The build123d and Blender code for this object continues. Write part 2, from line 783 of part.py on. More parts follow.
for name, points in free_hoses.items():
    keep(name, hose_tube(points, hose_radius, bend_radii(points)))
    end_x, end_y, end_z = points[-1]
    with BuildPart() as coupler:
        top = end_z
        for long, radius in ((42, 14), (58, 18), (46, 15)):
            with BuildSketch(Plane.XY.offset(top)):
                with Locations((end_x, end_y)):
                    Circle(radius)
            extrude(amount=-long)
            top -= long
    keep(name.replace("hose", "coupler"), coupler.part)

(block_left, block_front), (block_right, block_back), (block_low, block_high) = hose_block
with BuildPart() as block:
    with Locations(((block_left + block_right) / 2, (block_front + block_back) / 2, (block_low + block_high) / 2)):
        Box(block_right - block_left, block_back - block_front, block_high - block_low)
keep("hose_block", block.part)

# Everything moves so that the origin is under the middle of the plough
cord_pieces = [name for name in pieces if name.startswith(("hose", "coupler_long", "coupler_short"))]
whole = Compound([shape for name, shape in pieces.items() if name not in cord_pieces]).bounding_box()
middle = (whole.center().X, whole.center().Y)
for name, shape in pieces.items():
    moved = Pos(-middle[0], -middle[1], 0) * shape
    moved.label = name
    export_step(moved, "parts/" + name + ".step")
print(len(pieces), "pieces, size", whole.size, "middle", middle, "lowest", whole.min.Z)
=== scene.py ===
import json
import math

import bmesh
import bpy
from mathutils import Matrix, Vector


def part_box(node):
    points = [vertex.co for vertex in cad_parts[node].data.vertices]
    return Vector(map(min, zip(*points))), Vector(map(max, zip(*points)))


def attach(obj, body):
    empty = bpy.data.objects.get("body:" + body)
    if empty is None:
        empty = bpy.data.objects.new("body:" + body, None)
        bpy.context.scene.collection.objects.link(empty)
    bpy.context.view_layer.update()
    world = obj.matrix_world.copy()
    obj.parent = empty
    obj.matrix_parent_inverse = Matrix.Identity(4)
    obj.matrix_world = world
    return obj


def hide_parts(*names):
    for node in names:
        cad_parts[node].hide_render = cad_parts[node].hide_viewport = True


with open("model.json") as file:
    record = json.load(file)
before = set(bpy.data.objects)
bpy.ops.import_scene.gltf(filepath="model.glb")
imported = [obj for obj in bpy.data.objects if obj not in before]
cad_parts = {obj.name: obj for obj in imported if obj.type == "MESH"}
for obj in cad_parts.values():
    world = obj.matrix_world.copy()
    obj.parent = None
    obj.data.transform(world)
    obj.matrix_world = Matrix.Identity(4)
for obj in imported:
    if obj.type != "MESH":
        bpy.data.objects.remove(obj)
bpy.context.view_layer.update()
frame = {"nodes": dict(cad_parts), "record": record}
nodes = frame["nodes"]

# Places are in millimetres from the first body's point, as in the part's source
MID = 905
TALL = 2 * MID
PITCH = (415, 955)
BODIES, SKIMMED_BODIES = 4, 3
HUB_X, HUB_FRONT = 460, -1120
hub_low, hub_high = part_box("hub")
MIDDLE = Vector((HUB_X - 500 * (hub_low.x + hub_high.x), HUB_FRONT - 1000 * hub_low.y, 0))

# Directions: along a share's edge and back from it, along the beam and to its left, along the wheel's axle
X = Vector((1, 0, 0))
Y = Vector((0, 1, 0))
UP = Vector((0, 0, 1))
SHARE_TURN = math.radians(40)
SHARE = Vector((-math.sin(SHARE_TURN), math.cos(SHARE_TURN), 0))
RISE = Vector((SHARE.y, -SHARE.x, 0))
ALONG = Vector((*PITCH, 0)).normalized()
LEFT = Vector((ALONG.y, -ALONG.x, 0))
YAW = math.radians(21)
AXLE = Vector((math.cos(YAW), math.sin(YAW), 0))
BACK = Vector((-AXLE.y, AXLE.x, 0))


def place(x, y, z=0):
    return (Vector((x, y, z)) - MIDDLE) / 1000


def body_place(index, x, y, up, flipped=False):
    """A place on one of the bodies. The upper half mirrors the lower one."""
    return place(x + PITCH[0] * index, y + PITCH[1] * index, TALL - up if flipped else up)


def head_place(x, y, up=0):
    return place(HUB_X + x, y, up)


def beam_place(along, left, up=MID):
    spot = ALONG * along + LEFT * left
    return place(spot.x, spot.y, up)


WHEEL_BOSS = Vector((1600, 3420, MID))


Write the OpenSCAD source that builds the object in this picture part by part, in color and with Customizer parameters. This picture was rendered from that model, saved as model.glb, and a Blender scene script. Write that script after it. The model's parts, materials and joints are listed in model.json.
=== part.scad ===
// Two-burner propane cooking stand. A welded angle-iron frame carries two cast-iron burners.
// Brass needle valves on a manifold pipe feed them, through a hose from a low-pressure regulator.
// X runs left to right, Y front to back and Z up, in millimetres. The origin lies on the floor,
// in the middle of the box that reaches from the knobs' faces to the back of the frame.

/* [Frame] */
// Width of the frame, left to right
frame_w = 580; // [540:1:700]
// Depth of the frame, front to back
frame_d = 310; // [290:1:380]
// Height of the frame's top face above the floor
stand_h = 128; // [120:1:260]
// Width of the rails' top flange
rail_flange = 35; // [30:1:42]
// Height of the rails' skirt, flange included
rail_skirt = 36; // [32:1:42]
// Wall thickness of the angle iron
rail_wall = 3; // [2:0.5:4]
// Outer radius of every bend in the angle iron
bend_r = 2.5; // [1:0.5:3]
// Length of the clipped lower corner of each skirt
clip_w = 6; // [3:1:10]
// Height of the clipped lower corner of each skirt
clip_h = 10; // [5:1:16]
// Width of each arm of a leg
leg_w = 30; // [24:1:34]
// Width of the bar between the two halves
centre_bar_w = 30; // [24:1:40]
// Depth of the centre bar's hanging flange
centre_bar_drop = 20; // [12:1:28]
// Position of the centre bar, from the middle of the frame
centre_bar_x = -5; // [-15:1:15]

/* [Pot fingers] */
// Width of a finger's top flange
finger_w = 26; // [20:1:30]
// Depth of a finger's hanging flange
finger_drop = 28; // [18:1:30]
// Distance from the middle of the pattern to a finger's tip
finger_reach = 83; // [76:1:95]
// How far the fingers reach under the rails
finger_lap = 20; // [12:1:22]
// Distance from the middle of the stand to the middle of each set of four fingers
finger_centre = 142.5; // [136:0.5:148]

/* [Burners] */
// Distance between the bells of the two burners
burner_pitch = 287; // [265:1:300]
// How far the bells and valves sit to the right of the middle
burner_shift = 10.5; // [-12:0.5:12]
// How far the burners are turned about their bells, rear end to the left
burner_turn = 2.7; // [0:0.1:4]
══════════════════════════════
- [TASK INSTRUCTIONS]: Repeat word for word the lines from the line containing "# Everything moves" to the line containing "before = set(bpy.data.objects)", both lines included; nothing else should appear.

- [RESULT OF THE EXERCISE]:
# Everything moves so that the origin is under the middle of the plough
cord_pieces = [name for name in pieces if name.startswith(("hose", "coupler_long", "coupler_short"))]
whole = Compound([shape for name, shape in pieces.items() if name not in cord_pieces]).bounding_box()
middle = (whole.center().X, whole.center().Y)
for name, shape in pieces.items():
    moved = Pos(-middle[0], -middle[1], 0) * shape
    moved.label = name
    export_step(moved, "parts/" + name + ".step")
print(len(pieces), "pieces, size", whole.size, "middle", middle, "lowest", whole.min.Z)
=== scene.py ===
import json
import math

import bmesh
import bpy
from mathutils import Matrix, Vector


def part_box(node):
    points = [vertex.co for vertex in cad_parts[node].data.vertices]
    return Vector(map(min, zip(*points))), Vector(map(max, zip(*points)))


def attach(obj, body):
    empty = bpy.data.objects.get("body:" + body)
    if empty is None:
        empty = bpy.data.objects.new("body:" + body, None)
        bpy.context.scene.collection.objects.link(empty)
    bpy.context.view_layer.update()
    world = obj.matrix_world.copy()
    obj.parent = empty
    obj.matrix_parent_inverse = Matrix.Identity(4)
    obj.matrix_world = world
    return obj


def hide_parts(*names):
    for node in names:
        cad_parts[node].hide_render = cad_parts[node].hide_viewport = True


with open("model.json") as file:
    record = json.load(file)
before = set(bpy.data.objects)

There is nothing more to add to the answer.